**What is required**. Transcribe, exactly as they appear, the line that contains "# Lock nut, turned", the line that contains "points = [vertex.co", and every line in between, and nothing else.
***** Source material
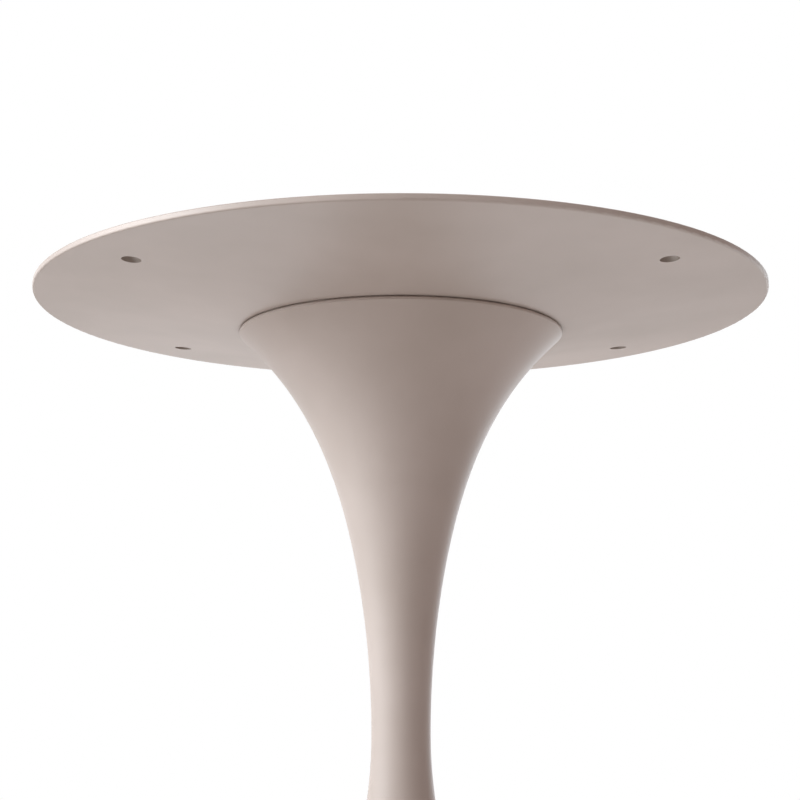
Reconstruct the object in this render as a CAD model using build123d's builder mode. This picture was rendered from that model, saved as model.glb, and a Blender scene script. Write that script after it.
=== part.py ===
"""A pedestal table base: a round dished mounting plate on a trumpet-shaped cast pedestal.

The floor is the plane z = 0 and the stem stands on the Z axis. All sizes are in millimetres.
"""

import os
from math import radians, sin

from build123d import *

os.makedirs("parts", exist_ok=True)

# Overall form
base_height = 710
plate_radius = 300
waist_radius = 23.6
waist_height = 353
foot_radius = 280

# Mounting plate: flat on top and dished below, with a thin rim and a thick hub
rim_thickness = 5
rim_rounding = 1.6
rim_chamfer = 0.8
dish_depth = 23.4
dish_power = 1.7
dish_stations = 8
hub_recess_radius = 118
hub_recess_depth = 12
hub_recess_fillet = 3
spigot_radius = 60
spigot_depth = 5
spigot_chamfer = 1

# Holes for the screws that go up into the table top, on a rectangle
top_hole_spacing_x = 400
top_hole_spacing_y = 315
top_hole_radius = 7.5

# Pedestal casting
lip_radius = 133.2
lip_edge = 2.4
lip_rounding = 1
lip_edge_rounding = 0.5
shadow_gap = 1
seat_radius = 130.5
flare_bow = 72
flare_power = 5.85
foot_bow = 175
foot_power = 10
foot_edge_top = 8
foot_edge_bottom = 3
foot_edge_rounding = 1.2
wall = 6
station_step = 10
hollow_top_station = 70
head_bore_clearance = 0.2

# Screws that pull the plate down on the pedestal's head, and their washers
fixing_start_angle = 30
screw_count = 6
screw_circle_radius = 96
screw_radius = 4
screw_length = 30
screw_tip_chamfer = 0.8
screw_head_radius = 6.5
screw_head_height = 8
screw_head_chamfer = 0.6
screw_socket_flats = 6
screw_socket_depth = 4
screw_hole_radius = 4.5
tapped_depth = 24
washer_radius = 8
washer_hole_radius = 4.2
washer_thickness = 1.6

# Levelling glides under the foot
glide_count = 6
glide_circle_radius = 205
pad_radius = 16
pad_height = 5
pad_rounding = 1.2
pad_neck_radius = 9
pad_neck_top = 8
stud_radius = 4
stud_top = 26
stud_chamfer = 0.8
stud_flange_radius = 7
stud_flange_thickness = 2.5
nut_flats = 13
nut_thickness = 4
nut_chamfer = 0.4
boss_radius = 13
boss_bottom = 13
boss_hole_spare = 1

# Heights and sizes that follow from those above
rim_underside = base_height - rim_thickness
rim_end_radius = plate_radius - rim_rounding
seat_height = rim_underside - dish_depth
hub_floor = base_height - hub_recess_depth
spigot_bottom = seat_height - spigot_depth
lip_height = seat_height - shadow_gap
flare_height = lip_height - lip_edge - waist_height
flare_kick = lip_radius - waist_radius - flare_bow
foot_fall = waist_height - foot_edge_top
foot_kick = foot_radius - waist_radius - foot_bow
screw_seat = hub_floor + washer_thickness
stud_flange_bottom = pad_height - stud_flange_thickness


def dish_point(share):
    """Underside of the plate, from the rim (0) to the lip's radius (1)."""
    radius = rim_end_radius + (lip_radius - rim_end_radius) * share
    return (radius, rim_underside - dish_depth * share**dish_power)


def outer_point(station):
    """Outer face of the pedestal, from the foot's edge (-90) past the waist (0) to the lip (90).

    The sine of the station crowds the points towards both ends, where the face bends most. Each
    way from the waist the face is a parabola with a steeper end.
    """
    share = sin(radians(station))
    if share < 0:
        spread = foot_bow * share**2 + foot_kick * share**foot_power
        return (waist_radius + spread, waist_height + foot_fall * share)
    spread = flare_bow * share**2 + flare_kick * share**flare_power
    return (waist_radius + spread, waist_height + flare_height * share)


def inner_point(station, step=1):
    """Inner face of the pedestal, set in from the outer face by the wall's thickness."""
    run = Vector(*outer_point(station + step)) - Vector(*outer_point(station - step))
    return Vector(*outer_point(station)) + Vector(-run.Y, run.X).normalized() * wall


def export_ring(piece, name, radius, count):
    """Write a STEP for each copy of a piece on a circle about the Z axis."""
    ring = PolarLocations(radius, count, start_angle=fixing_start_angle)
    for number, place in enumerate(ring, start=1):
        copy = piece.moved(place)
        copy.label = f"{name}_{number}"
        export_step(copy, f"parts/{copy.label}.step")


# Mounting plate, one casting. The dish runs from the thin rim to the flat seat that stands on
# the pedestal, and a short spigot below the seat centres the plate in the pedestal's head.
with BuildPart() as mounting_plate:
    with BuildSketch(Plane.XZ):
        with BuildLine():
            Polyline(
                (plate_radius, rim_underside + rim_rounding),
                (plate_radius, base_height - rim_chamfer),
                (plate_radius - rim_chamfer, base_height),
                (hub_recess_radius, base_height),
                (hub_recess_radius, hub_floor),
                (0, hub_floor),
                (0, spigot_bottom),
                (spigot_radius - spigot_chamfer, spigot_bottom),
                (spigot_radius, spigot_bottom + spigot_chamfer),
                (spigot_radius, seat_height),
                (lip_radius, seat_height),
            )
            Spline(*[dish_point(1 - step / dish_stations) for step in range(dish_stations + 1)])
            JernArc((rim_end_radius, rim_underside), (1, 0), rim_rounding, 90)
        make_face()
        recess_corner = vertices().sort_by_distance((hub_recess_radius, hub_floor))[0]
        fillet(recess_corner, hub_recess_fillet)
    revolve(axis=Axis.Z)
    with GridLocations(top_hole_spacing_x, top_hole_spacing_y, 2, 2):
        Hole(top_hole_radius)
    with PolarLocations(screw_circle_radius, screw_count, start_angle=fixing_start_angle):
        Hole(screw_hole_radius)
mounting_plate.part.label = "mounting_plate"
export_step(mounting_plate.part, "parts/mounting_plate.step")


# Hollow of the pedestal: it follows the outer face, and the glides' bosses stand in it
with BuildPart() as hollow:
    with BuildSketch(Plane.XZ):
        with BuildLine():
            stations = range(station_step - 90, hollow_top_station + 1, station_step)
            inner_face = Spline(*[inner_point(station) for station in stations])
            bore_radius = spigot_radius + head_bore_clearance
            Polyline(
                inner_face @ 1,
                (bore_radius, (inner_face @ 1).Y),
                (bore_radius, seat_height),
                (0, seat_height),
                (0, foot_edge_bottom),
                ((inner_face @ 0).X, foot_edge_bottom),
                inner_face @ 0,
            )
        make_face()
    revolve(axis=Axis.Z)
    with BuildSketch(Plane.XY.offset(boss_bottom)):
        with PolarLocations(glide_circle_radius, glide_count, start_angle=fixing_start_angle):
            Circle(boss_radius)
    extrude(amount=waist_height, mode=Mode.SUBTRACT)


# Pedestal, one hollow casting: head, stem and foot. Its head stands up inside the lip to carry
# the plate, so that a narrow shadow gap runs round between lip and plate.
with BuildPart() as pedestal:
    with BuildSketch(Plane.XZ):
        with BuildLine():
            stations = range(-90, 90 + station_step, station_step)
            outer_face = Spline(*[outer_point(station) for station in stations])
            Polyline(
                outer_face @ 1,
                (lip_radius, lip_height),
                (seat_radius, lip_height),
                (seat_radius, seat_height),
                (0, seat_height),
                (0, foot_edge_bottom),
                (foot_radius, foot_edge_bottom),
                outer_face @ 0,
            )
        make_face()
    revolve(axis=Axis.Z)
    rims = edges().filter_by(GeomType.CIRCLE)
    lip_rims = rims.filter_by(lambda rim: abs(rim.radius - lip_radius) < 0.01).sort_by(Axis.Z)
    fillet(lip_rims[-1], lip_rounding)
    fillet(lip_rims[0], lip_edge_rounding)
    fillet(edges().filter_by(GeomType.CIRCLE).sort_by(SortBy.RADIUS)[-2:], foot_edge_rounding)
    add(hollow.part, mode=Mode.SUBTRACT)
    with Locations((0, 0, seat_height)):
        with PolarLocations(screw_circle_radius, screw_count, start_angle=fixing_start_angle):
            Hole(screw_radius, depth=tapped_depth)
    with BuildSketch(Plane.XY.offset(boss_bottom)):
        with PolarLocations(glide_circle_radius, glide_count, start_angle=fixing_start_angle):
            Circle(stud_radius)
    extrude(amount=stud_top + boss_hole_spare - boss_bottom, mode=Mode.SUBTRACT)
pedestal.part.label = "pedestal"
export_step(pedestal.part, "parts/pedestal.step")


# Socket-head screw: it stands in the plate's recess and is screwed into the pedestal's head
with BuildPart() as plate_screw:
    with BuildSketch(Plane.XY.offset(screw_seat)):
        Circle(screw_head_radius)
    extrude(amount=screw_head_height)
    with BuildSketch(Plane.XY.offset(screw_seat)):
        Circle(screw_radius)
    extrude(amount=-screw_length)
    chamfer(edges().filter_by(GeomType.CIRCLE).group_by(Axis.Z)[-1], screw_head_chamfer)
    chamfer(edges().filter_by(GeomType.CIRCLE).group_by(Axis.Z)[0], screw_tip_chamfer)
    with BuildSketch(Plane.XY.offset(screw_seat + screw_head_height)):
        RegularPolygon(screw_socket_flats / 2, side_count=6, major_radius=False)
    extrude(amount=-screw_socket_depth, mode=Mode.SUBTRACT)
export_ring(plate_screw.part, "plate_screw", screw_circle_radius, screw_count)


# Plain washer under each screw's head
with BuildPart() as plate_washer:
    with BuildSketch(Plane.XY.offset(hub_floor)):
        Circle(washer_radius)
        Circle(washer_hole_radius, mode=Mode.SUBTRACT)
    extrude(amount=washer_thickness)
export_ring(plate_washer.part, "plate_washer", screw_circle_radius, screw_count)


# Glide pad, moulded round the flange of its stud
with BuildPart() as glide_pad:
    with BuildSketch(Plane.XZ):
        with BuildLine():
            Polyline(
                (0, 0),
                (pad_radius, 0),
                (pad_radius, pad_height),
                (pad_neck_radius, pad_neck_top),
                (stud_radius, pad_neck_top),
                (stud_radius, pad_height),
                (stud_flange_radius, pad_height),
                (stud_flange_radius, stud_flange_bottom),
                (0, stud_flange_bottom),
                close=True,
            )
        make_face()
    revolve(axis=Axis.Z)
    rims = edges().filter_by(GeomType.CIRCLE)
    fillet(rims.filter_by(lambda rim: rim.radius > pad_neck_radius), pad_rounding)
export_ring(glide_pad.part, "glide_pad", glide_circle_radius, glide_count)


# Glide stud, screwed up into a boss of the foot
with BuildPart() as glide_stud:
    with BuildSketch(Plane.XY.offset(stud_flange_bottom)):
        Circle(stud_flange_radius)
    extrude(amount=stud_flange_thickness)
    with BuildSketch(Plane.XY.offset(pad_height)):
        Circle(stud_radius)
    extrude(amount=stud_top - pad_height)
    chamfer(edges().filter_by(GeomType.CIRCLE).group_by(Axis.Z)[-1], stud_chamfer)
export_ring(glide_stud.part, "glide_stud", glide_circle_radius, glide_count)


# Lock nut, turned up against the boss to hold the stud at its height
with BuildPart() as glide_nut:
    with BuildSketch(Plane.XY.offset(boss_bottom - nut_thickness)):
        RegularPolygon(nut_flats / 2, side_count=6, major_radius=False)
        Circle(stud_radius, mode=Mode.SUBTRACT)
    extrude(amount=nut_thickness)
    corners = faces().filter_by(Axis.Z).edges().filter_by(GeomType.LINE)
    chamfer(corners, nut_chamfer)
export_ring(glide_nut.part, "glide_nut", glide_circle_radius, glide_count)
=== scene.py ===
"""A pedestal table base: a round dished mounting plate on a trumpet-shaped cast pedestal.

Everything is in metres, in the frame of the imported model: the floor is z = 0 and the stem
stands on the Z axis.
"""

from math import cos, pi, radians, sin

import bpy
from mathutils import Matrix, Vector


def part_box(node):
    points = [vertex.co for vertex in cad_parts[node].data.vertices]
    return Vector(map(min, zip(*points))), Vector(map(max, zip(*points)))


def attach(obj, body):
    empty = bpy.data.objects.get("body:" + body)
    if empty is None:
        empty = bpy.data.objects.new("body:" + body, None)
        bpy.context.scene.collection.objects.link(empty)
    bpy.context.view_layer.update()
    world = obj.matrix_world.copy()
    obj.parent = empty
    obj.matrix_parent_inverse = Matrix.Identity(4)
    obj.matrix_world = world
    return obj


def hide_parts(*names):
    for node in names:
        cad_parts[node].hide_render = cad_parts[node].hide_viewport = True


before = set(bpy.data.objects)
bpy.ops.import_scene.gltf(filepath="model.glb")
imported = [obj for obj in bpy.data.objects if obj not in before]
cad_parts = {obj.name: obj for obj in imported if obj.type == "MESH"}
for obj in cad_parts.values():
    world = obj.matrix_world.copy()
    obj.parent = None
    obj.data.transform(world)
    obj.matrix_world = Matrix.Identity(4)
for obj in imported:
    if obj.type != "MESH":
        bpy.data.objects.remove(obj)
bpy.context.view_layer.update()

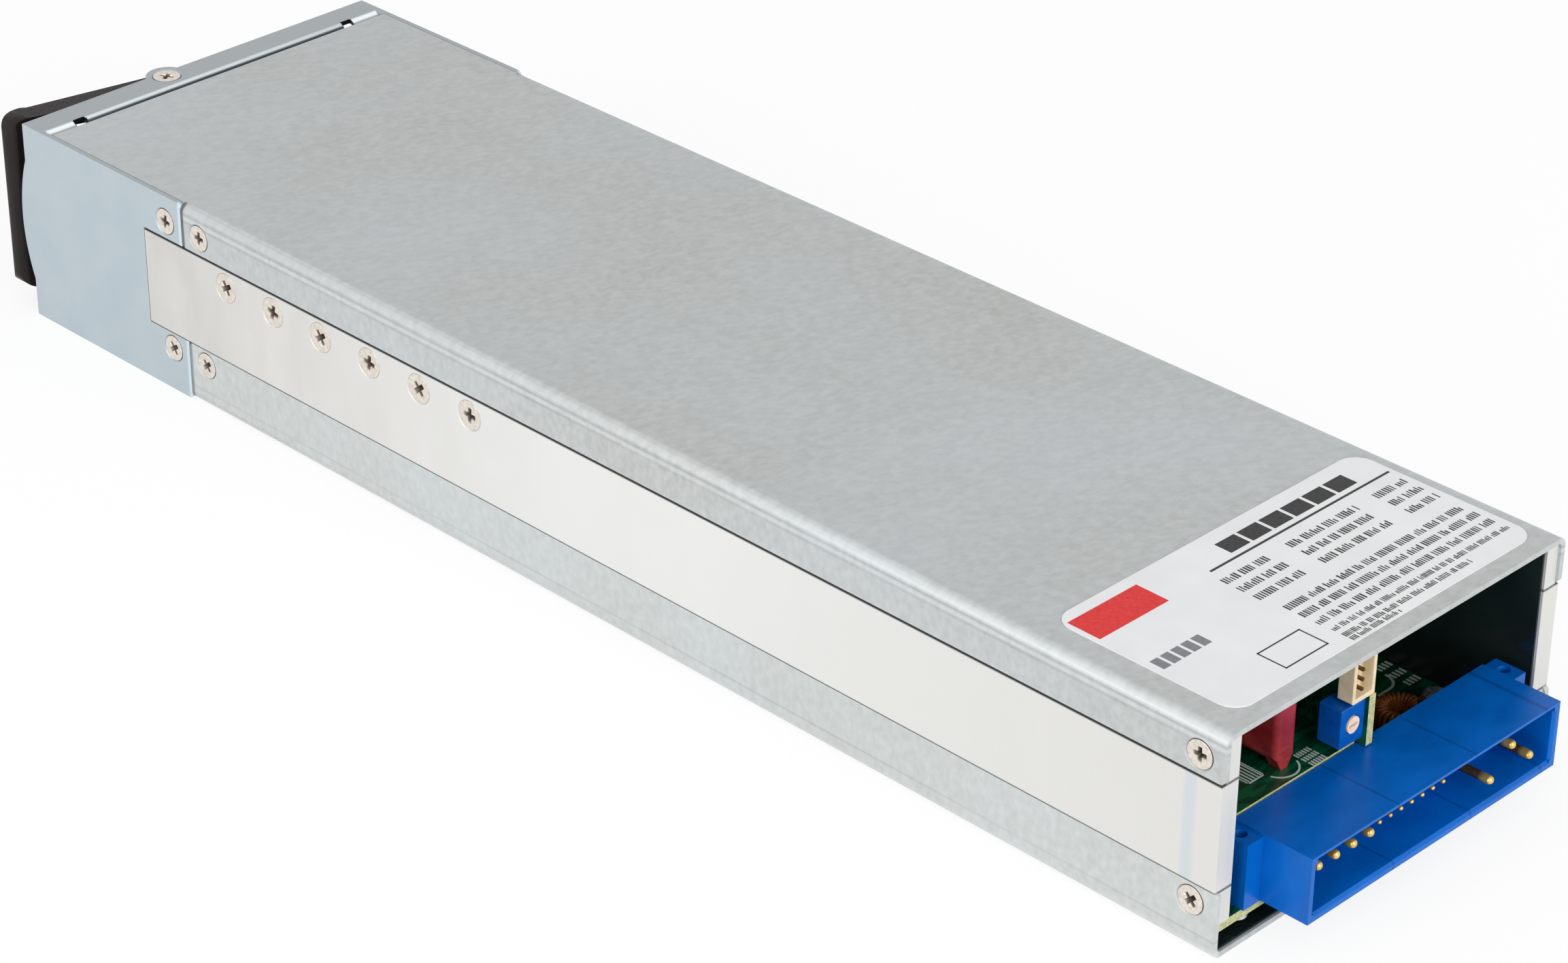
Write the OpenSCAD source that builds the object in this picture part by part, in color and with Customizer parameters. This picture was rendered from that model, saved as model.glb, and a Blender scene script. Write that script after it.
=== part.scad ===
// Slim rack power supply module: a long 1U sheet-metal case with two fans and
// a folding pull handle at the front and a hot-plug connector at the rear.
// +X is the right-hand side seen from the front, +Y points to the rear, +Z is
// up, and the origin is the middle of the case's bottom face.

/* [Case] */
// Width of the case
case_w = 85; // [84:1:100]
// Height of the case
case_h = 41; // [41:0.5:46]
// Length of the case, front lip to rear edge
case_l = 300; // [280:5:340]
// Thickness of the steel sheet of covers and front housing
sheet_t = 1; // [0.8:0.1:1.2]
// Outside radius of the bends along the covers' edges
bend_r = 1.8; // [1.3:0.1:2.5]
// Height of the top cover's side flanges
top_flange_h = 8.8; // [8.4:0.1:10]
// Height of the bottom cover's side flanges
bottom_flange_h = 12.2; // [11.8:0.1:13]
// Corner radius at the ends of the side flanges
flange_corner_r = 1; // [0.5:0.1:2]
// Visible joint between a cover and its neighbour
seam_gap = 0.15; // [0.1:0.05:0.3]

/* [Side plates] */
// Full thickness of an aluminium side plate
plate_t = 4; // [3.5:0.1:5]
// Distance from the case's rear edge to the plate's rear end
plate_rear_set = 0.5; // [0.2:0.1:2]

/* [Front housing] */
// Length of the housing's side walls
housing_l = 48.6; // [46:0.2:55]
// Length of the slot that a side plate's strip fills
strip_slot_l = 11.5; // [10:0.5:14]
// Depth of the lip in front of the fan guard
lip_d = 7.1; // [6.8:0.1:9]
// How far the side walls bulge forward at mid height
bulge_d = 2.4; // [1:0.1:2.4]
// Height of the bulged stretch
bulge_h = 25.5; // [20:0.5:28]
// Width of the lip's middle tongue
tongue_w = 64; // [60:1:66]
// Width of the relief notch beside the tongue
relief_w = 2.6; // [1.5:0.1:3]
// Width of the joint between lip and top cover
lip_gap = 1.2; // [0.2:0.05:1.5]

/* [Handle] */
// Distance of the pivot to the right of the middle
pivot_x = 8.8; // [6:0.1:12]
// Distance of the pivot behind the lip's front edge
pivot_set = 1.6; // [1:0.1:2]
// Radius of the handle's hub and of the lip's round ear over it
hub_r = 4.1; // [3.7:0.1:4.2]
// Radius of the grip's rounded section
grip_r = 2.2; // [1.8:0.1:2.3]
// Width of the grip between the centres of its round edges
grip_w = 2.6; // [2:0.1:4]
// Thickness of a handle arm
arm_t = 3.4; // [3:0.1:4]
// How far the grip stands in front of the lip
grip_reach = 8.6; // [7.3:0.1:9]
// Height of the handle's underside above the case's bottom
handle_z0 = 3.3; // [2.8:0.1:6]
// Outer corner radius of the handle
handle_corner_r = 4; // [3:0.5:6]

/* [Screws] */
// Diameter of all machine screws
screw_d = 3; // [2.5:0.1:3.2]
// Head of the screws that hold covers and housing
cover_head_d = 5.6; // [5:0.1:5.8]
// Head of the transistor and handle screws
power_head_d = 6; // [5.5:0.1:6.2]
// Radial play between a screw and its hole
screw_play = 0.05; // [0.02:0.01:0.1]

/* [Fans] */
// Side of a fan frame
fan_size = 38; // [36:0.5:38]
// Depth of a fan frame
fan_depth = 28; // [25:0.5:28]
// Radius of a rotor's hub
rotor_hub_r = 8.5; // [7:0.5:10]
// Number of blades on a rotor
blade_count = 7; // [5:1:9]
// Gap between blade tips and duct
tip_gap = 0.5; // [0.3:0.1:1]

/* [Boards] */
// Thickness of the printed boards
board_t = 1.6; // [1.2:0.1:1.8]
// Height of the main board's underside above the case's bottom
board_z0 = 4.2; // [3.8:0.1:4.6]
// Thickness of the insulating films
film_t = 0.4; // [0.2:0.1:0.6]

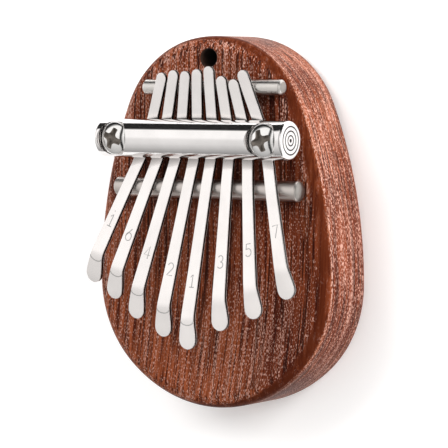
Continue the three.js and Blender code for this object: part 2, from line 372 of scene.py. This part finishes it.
**********
**Expected answer**.
# Lock nut, turned up against the boss to hold the stud at its height
with BuildPart() as glide_nut:
    with BuildSketch(Plane.XY.offset(boss_bottom - nut_thickness)):
        RegularPolygon(nut_flats / 2, side_count=6, major_radius=False)
        Circle(stud_radius, mode=Mode.SUBTRACT)
    extrude(amount=nut_thickness)
    corners = faces().filter_by(Axis.Z).edges().filter_by(GeomType.LINE)
    chamfer(corners, nut_chamfer)
export_ring(glide_nut.part, "glide_nut", glide_circle_radius, glide_count)
=== scene.py ===
"""A pedestal table base: a round dished mounting plate on a trumpet-shaped cast pedestal.

Everything is in metres, in the frame of the imported model: the floor is z = 0 and the stem
stands on the Z axis.
"""

from math import cos, pi, radians, sin

import bpy
from mathutils import Matrix, Vector


def part_box(node):
    points = [vertex.co for vertex in cad_parts[node].data.vertices]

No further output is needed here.